2008/09/24

State of play in EC2-based database hosting

Oracle recently blinked and decided to support their DB and some other stuff on EC2. Reading the actual terms though, assuming I've understood them correctly, they haven't actually done anything other than map EC2 virtual cores onto CPU Sockets, and let the normal rates apply. That's IT. What this means is that running one Oracle server for 100 hours is still 100 times more expensive (for licensing costs) than running 100 Oracle servers for one hour.

That's not cloud licensing. Cloud computing works on the premise that whether you use one, 10, or 100 CPUs, you pay per CPU-hour, no more no less. That's what DevPay does. The only problem is that in this scenario, software is a commodity, which I imagine doesn't sit too well with Oracle.

Virtualisation has been around for decades, but only once FLOSS commoditized the server operating system 'ecosystem' did it become possible to do things on the scale that Amazon are doing. Back in 2005 I had a Linux VM with the inestimable Bytemark, and it was plain for all with eyes to see that virtualisation was going to pull the floor out the bottom of the server hosting market once players had found the right way to leverage the economies of scale. Right now, that's being done behind closed doors by the big players, but Amazon are the first to have thrown open the doors to the unwashed masses, and that's why I like them so much.

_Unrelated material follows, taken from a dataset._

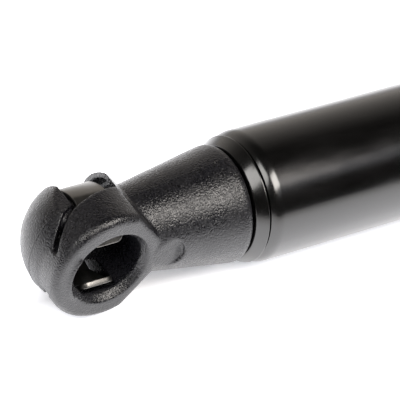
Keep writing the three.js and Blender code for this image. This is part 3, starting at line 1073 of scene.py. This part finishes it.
wire(tree, shader, Base_Color=mix_colour(tree, haze, "#f2f2f2", "#f5f5f5"), Emission_Strength=glow_with_painted_shadow)
table.data.materials.append(material)

ROOM_COLOUR = (1, 0.93, 0.86, 1)
ROOM_LIGHT = 0.025
HORIZON_GLOW = 1.0
FAR_SIDE = (0.5, 0.87, 0)
world = bpy.data.worlds.new("dark_room")
world.use_nodes = True
room = world.node_tree
ways = add(room, "ShaderNodeTexCoord").outputs["Generated"]
axes = add(room, "ShaderNodeSeparateXYZ", {"Vector": ways}).outputs
low = spread(room, axes["Z"], HORIZON_GLOW, 0, 0, 0.82)
back_way = add(room, "ShaderNodeVectorMath", {0: ways, 1: FAR_SIDE}, operation="DOT_PRODUCT")
behind = spread(room, back_way.outputs["Value"], 0, 1, 0, 0.7)
glow = add(room, "ShaderNodeMath", {0: low, 1: behind, 2: ROOM_LIGHT}, operation="MULTIPLY_ADD").outputs[0]
room.nodes["Background"].inputs["Color"].default_value = ROOM_COLOUR
wire(room, room.nodes["Background"], Strength=glow)
bpy.context.scene.world = world
bpy.context.scene.view_settings.view_transform = "Standard"


# %% Soft boxes
def soft_box(name, place, size, radiance, colour=(1, 1, 1), aim=AIM, spread_deg=180):
    """A rectangular light that faces its aim. Its power is worked out from how bright its face is to be."""
    bpy.ops.object.light_add(type="AREA", location=place)
    box = named(name)
    box.rotation_euler = (Vector(aim) - Vector(place)).to_track_quat("-Z", "Y").to_euler()
    box.data.shape = "RECTANGLE"
    box.data.size, box.data.size_y = size
    box.data.energy = radiance * math.pi * size[0] * size[1]
    box.data.color = colour
    box.data.spread = math.radians(spread_deg)
    box.visible_camera = False
    return box


soft_box("key", AIM + Vector((0.07, -0.325, 0.5)), (0.4, 0.26), 10, (1, 0.95, 0.9))
soft_box("side", AIM + Vector((-0.5, -0.12, 0.58)), (0.4, 0.36), 5, (1, 0.98, 0.95))
soft_box("front_fill", AIM + Vector((0.38, -0.44, 0.48)), (0.8, 0.18), 0.4, (0.88, 0.92, 1))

(To repeat, I don't own stock - maybe I should :-)

To get back to the point. How do databases fare on Amazon EC2? Given that EBS has only been around for a couple of weeks, and before that, on EC2, DB hosting was risking everything to a block device that could go *poof* at any moment, which wasn't exactly pleasant.

This is something which will remain up in the air until someone with serious [PostGre/My]SQL-fu takes some AMIs, configures them just so, and benchmarks them. We know, right now, that on a small instance, disk throughput tops out at roughly 100 MB/s on a three-volume RAID 0 setup. I'm interested in seeing the speeds for EC2 and EBS on larger instances.

Moving on from pure throughput, how do PostGreSQL & MySQL stack up on these setups? Do their respective caching mechanisms etc. work with or against this strange new environment? Enquiring minds want to know!